*SET TASK*
In the listing below, locate the line that contains "roots = [make_picture_frond(name, frond, crowd)" and the line that contains "return np.concatenate(((0.0,), np.cumsum(steps)))". Restate word for word those two lines and every line between them, and nothing else.

*SOURCE DATA*
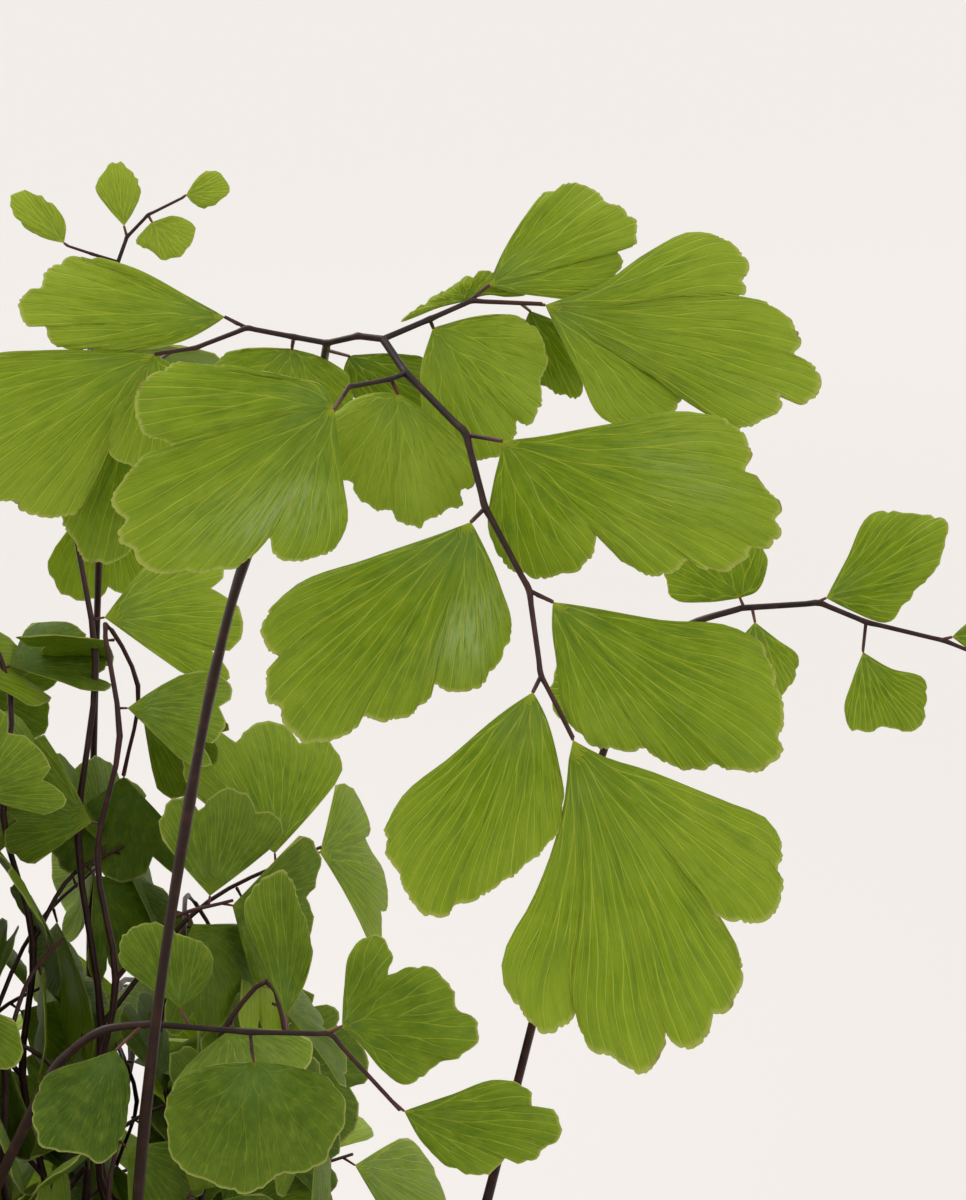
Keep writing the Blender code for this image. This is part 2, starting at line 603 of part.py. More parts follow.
def picture_stipe(frond):
    """Stipe from the soil up to the rachis: one bow to its lowest picture point, then the others."""
    root = np.array((*frond["root"], 0.0)) * MM + UP * (SOIL_LEVEL - STEM_HOLE_DEPTH)
    shown = picture_path(frond["stipe"])[::-1]
    reach = np.linalg.norm(shown[0] - root)
    corner = shown[0] - unit(shown[1] - shown[0]) * reach * STIPE_BOW
    t = (np.arange(STIPE_STEPS) / STIPE_STEPS)[:, None]
    return np.concatenate((root * (1 - t) ** 2 + 2 * corner * t * (1 - t) + shown[0] * t ** 2, shown))


class Crowd:
    """What has been placed so far, so that each new piece can be tried against it."""

    def __init__(self):
        self.placed = []

    def add(self, owner, whole, outer=None):
        self.placed.append((owner, guard_of(whole), guard_of(outer or whole)))

    def free(self, owner, whole, outer):
        """Whether a piece is clear of other fronds, and its outer part of its own frond."""
        whole = guard_of(whole)
        outer = guard_of(outer)
        for other, other_whole, other_outer in self.placed:
            mine, theirs = (outer, other_outer) if other == owner else (whole, other_whole)
            if boxes_meet(mine, theirs) and mine[0].overlap(theirs[0]):
                return False
        return True


def guard_of(shape):
    vertices, faces = shape
    tree = BVHTree.FromPolygons([Vector(v) for v in vertices], faces)
    return tree, vertices.min(axis=0), vertices.max(axis=0)


def boxes_meet(one, other):
    return bool(np.all(one[1] <= other[2]) and np.all(other[1] <= one[2]))


def guard_tube(path, radius):
    return tube(path, [radius + GUARD] * len(path), GUARD_SIDES)


class Frond:
    """A frond that grows by the rule: its stem, then its branches, then its leaflets."""

    def __init__(self, name, plan, azimuth):
        self.name = name
        self.plan = plan
        self.azimuth = azimuth
        self.shapes = []
        self.main = None

    def draws(self, *labels):
        return random.Random("-".join(map(str, (self.name, *labels))))

    def bearings(self, turn):
        """Outward and sideways directions of the frond's upright plane."""
        angle = math.radians(self.azimuth + turn)
        outward = np.array((math.cos(angle), math.sin(angle), 0.0))
        return outward, np.cross(UP, outward)

    def stem_path(self, attempt):
        """Bare stipe that rises from the soil, then the arching rachis with a bend at each node."""
        draws = self.draws("stem", attempt)
        plan = self.plan
        turn = (attempt + 1) // 2 * (STEM_TURN_STEP if attempt % 2 else -STEM_TURN_STEP)
        self.outward, self.sideways = self.bearings(turn)
        tall = 1 + plan["tall"] * math.cos(math.radians(self.azimuth) - TALL_SIDE)
        rise = plan["rise"] * MM * tall * draws.uniform(*RISE_VARY)
        reach = plan["reach"] * MM * draws.uniform(*REACH_VARY)
        sway = draws.uniform(-SWAY, SWAY)
        root = plan["root"] * MM
        (low_reach, low_rise), (high_reach, high_rise) = STEM_BENDS
        corners = (
            self.outward * root + UP * (SOIL_LEVEL - STEM_HOLE_DEPTH),
            self.outward * (root + low_reach * reach) + UP * (low_rise * rise),
            self.outward * (high_reach * reach) + UP * (high_rise * rise) + self.sideways * sway,
            self.outward * reach + UP * (rise - plan["drop"] * MM) + self.sideways * sway,
        )
        steps = NODE_SHRINK ** np.arange(plan["nodes"])
        rachis = BARE_SHARE + (1 - BARE_SHARE) * np.cumsum(steps) / steps.sum()
        stipe = np.linspace(0, BARE_SHARE, STIPE_STEPS + 1)
        path = along_bezier(corners, np.concatenate((stipe, rachis)))
        bends = ZIGZAG * (-1.0) ** np.arange(plan["nodes"] + 1)
        path[STIPE_STEPS:] += np.outer(bends, self.sideways)
        return path

    def grow_stem(self, crowd):
        for attempt in range(TRIES):
            path = self.stem_path(attempt)
            radii = self.stem_radii(len(path))
            guard = guard_tube(path, STIPE_RADIUS)
            if crowd.free(self.name, guard, guard):
                self.main = path
                self.shapes.append(tube(path, radii))
                crowd.add(self.name, guard)
                return
        raise RuntimeError(f"no room for the stem of {self.name}")

    def stem_radii(self, count):
        rachis = np.linspace(RACHIS_RADIUS, STALK_RADIUS, count - STIPE_STEPS)
        return np.concatenate((np.linspace(STIPE_RADIUS, RACHIS_RADIUS, STIPE_STEPS + 1)[:-1], rachis))

    def frame_at(self, index):
        """Ahead, sideways and face directions of the rachis at a point."""
        before = self.main[max(index - 1, 0)]
        after = self.main[min(index + 1, len(self.main) - 1)]
        ahead = unit(after - before)
        side = unit(self.sideways - ahead * self.sideways.dot(ahead))
        return ahead, side, np.cross(ahead, side)

    def branch_path(self, index, hand, rank, attempt):
        draws = self.draws("branch", index, attempt)
        ahead, side, face = self.frame_at(index)
        spread = SPREAD + draws.uniform(-BRANCH_TURN, BRANCH_TURN) * (1 + attempt)
        lift = draws.uniform(*BRANCH_LIFT) * (1 + attempt * BRANCH_LIFT_STEP)
        heading = unit(ahead * math.cos(spread) + side * hand * math.sin(spread) + face * lift)
        length = BRANCH_LENGTH * BRANCH_SHRINK ** rank * draws.uniform(*BRANCH_VARY)
        start = past(self.main, index)
        steps = np.array((0.0, 0.5, 1.0)) * length
        return np.array([start + heading * s - UP * BRANCH_SAG * s * s / length for s in steps])

    def grow_branch(self, crowd, index, hand, rank):
        for attempt in range(TRIES):
            path = self.branch_path(index, hand, rank, attempt)
            guard = guard_tube(path, BRANCH_RADIUS)
            outer = guard_tube(np.array((past(path, 0, FREE_FROM), path[1], path[2])), BRANCH_RADIUS)
            if crowd.free(self.name, guard, outer):
                self.shapes.append(tube(path, (BRANCH_RADIUS, BRANCH_RADIUS, STALK_RADIUS)))
                crowd.add(self.name, guard, outer)
                return path
        return None

    def leaflet_points(self, label, spot, ahead, side, face, hand, size, attempt):
        """Outline of a fan leaflet, flat and in space, and the lift of its faces."""
        draws = self.draws(label, attempt)
        spread = LEAFLET_SPREAD * abs(hand) + draws.uniform(-LEAFLET_TURN, LEAFLET_TURN)
        heading = ahead * math.cos(spread) + side * (hand or 1) * math.sin(spread) - UP * HANG
        face = unit(face + self.outward_at(spot) * FACE_OUT)
        face = unit(face + ahead * draws.uniform(-LEAFLET_TILT, LEAFLET_TILT))
        heading = unit(heading - face * face.dot(heading))
        roll = draws.uniform(-1, 1) * (LEAFLET_ROLL + LEAFLET_ROLL_STEP * attempt)
        level = np.cross(heading, face)
        across = level * math.cos(roll) + face * math.sin(roll)
        up = face * math.cos(roll) - level * math.sin(roll)
        flat = fan_outline(draws, size * (1 - LEAFLET_SIZE_STEP * attempt), hand)
        droop, cup, twist = draws.uniform(*DROOP), draws.uniform(*CUP), draws.uniform(*TWIST)
        x, y = flat[:, 0], flat[:, 1]
        warp = (-droop * y * y + cup * x * x + twist * x * y) / size
        points = spot + np.outer(x, across) + np.outer(y, heading) + np.outer(warp, up)
        return flat, points, up

    def outward_at(self, spot):
        """Level direction away from the pot's axis, and from the frond's own plane near it."""
        return unit(np.array((spot[0], spot[1], 0.0)) + self.outward * OUTWARD_PULL)

    def grow_leaflet(self, crowd, label, spot, frame, hand, size):
        for attempt in range(TRIES):
            flat, points, up = self.leaflet_points(label, spot, *frame, hand, size, attempt)
            whole = guard_blade(flat, points, up)
            free_points = points.copy()
            free_points[0] += ((points[1] + points[-1]) / 2 - points[0]) * FREE_FROM
            outer = guard_blade(flat, free_points, up)
            if crowd.free(self.name, whole, outer):
                self.shapes.append(blade(flat, points, up * BLADE / 2))
                crowd.add(self.name, whole, outer)
                return

    def grow_branch_leaflets(self, crowd, rank, path):
        """One leaflet to each side of a branch, and one at its end."""
        heading = unit(path[2] - path[1])
        hand = -1 if rank % 2 else 1
        _, _, face = self.frame_at(STIPE_STEPS + rank)
        face = unit(face - heading * face.dot(heading))
        frame = (heading, np.cross(face, heading), face)
        spots = ((past(path, 1), hand), (past(path, 1, FAR_SHARE), -hand), (path[2] - heading * SINK, 0))
        for i, (spot, side) in enumerate(spots):
            self.grow_leaflet(crowd, f"branch{rank}leaf{i}", spot, frame, side, self.plan["size"] * MM)

    def grow_rachis_leaflets(self, crowd):
        """A leaflet at each node past the branches, smaller toward the tip, and one at the end."""
        size = self.plan["size"] * MM
        first = STIPE_STEPS + self.plan["branches"]
        last = len(self.main) - 1
        for index in range(first, last):
            hand = -1 if (index - STIPE_STEPS) % 2 else 1
            small = size * (1 - TIP_SHRINK * (index - first))
            spot = past(self.main, index)
            self.grow_leaflet(crowd, f"leaf{index}", spot, self.frame_at(index), hand, small)
        frame = self.frame_at(last)
        self.grow_leaflet(crowd, f"leaf{last}", self.main[last] - frame[0] * SINK, frame, 0, size)

    def grow_branches(self, crowd):
        paths = []
        for rank in range(self.plan["branches"]):
            hand = -1 if rank % 2 else 1
            paths.append(self.grow_branch(crowd, STIPE_STEPS + rank, hand, rank))
        return paths

    def build(self):
        return join_shapes(self.name, self.shapes)


def past(path, index, share=JOIN_PAST):
    """Point a share of the way from one point of a stem to its next."""
    return path[index] * (1 - share) + path[index + 1] * share


def along_bezier(corners, shares):
    """Points on a cubic curve at shares of its length."""
    t = np.linspace(0, 1, CURVE_STEPS + 1)[:, None]
    a, b, c, d = corners
    curve = a * (1 - t) ** 3 + 3 * b * (1 - t) ** 2 * t + 3 * c * (1 - t) * t ** 2 + d * t ** 3
    lengths = np.linalg.norm(np.diff(curve, axis=0), axis=1)
    travelled = np.concatenate(((0.0,), np.cumsum(lengths))) / lengths.sum()
    return np.stack([np.interp(shares, travelled, curve[:, i]) for i in range(3)], axis=1)


def fan_outline(draws, size, hand):
    """Neck, corner, three lobes with a notch between each two, and the other corner."""
    half = draws.uniform(*FAN_HALF)
    skew = draws.uniform(*FAN_SKEW) * (hand or draws.choice((-1, 1)))
    flat = [(0.0, 0.0)]
    for place, reach in LOBES:
        radius = size * (reach + skew * place) * draws.uniform(*LOBE_VARY)
        angle = half * place + draws.uniform(-LOBE_TURN, LOBE_TURN)
        flat.append((radius * math.sin(angle), radius * math.cos(angle)))
    return np.array(flat)


def guard_blade(flat, points, up):
    """A leaflet's slab with some air round it."""
    middle = points.mean(axis=0)
    grown = middle + (points - middle) * GUARD_GROWTH
    return blade(flat, grown, up * (BLADE / 2 + GUARD))


def join_shapes(name, shapes):
    frond = solid(name, *shapes[0])
    boolean(frond, [solid("piece", *shape) for shape in shapes[1:]], "UNION")
    frond.data.materials.append(finish(name, "leaf"))
    return frond


def make_picture_frond(name, frond, crowd):
    """A frond of the picture, laid out from its points. Returns its stipe's lowest two points."""
    stipe = picture_stipe(frond)
    shapes = [tube(stipe, np.linspace(STIPE_RADIUS, RACHIS_RADIUS, len(stipe)))]
    crowd.add(name, guard_tube(stipe, STIPE_RADIUS))
    for radius, path in frond["stems"].values():
        points = picture_path(path)
        shapes.append(tube(points, [radius * MM] * len(points)))
        crowd.add(name, guard_tube(points, radius * MM))
    for leaflet in frond["leaflets"].values():
        shapes.append(picture_leaflet(leaflet))
        crowd.add(name, shapes[-1])
    join_shapes(name, shapes)
    return stipe[:2]


def plan_fronds():
    fronds = []
    for ring in RINGS:
        for i in range(ring["count"]):
            fronds.append(Frond(f"frond_{len(fronds) + 1:02d}", ring, ring["start"] + i * ring["turn"]))
    return fronds


def main():
    clear_scene()
    crowd = Crowd()
    roots = [make_picture_frond(name, frond, crowd) for name, frond in PICTURE_FRONDS.items()]
    fronds = plan_fronds()
    for frond in fronds:
        frond.grow_stem(crowd)
    branches = [frond.grow_branches(crowd) for frond in fronds]
    for frond, paths in zip(fronds, branches):
        for rank, path in enumerate(paths):
            if path is not None:
                frond.grow_branch_leaflets(crowd, rank, path)
        frond.grow_rachis_leaflets(crowd)
        frond.build()
    make_soil(roots + [frond.main[:2] for frond in fronds])
    make_pot()


main()
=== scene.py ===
import math
import random
import bpy
import numpy as np
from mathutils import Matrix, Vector


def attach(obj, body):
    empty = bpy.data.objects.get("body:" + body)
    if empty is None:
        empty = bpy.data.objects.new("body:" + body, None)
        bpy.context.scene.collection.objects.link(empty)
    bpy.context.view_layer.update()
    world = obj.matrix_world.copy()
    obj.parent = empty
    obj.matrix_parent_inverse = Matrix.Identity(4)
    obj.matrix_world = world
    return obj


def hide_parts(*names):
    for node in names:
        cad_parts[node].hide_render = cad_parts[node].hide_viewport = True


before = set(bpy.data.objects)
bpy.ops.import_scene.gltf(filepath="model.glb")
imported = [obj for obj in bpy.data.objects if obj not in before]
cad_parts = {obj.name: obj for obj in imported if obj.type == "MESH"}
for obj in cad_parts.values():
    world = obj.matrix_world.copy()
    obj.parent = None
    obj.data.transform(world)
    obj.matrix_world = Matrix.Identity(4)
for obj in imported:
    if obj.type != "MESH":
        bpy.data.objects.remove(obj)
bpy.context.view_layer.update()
mm = 0.001
fullTurn = 2 * math.pi
upward = np.array((0.0, 0.0, 1.0))


# A vector divided by its length, for whole arrays too.
def unit(vectors):
    return vectors / np.linalg.norm(vectors, axis=-1, keepdims=True)


# Running length of a path: the sum of the steps between its points.
def runningLength(path):
    steps = np.linalg.norm(np.diff(path, axis=0), axis=1)
    return np.concatenate(((0.0,), np.cumsum(steps)))


# Points at given shares of a path's length, read off between its points.
def atShares(path, shares):
    lengths = runningLength(path)
    return np.stack([np.interp(shares * lengths[-1], lengths, column) for column in path.T], axis=1)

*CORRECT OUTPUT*
    roots = [make_picture_frond(name, frond, crowd) for name, frond in PICTURE_FRONDS.items()]
    fronds = plan_fronds()
    for frond in fronds:
        frond.grow_stem(crowd)
    branches = [frond.grow_branches(crowd) for frond in fronds]
    for frond, paths in zip(fronds, branches):
        for rank, path in enumerate(paths):
            if path is not None:
                frond.grow_branch_leaflets(crowd, rank, path)
        frond.grow_rachis_leaflets(crowd)
        frond.build()
    make_soil(roots + [frond.main[:2] for frond in fronds])
    make_pot()


main()
=== scene.py ===
import math
import random
import bpy
import numpy as np
from mathutils import Matrix, Vector


def attach(obj, body):
    empty = bpy.data.objects.get("body:" + body)
    if empty is None:
        empty = bpy.data.objects.new("body:" + body, None)
        bpy.context.scene.collection.objects.link(empty)
    bpy.context.view_layer.update()
    world = obj.matrix_world.copy()
    obj.parent = empty
    obj.matrix_parent_inverse = Matrix.Identity(4)
    obj.matrix_world = world
    return obj


def hide_parts(*names):
    for node in names:
        cad_parts[node].hide_render = cad_parts[node].hide_viewport = True


before = set(bpy.data.objects)
bpy.ops.import_scene.gltf(filepath="model.glb")
imported = [obj for obj in bpy.data.objects if obj not in before]
cad_parts = {obj.name: obj for obj in imported if obj.type == "MESH"}
for obj in cad_parts.values():
    world = obj.matrix_world.copy()
    obj.parent = None
    obj.data.transform(world)
    obj.matrix_world = Matrix.Identity(4)
for obj in imported:
    if obj.type != "MESH":
        bpy.data.objects.remove(obj)
bpy.context.view_layer.update()
mm = 0.001
fullTurn = 2 * math.pi
upward = np.array((0.0, 0.0, 1.0))


# A vector divided by its length, for whole arrays too.
def unit(vectors):
    return vectors / np.linalg.norm(vectors, axis=-1, keepdims=True)


# Running length of a path: the sum of the steps between its points.
def runningLength(path):
    steps = np.linalg.norm(np.diff(path, axis=0), axis=1)
    return np.concatenate(((0.0,), np.cumsum(steps)))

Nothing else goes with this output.